Check out this article on “Improbable Research”. In short, it’s an application that can take raw data and write an article around it. Personally, I think it’s a good thing if the result is more objective and complete than most journalistic writing we see today. Can’t be less researched, at least.
But it also goes to show the opposite, which has a bearing on medical publications. In medicine, we have a huge problem with the sheer amount of articles published. If you want to find out the state of art in some particular disease or treatment, you have to collect a number of articles, skim through them, try to get at the original data that was used (very hard) and make up your mind. There’s not much guarantee of objectivity in selection or interpretation of the articles, and very little objective data on how reliable the articles are. If you can find a (reliable) meta study, it’s easier.
If a machine can produce medical articles based on study data, and those articles look like the real thing, this proves that the prose in the article is not a real value add. In other words, nothing in the text adds information beyond what the raw data already contains. And if it does, it’s probably misleading and wrong, anyway.
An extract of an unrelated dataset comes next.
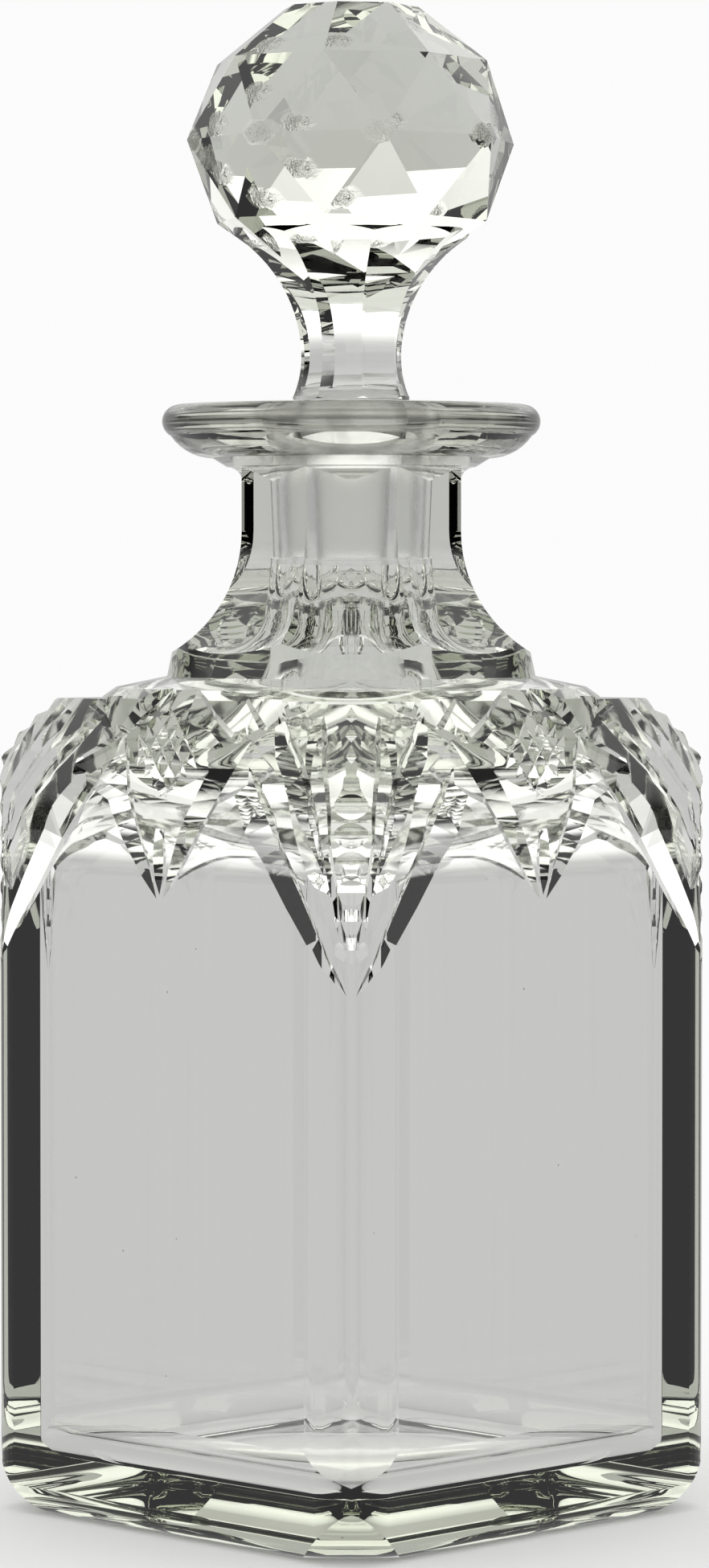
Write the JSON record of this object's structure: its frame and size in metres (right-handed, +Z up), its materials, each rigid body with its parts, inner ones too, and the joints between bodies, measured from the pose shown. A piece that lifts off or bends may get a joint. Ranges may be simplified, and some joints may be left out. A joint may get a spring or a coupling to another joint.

In conclusion, this only goes to show that what we need is more studies and less articles. What we need is immediate access to the raw data of all relevant studies and a desktop application that lets us view and manipulate the total of that data according to our needs, without going through the complications of reading articles and reverse-engineer the texts down to the objective facts hiding behind them.
Maybe this heralds the death of medical publishing as it looks today, and if so, good riddance.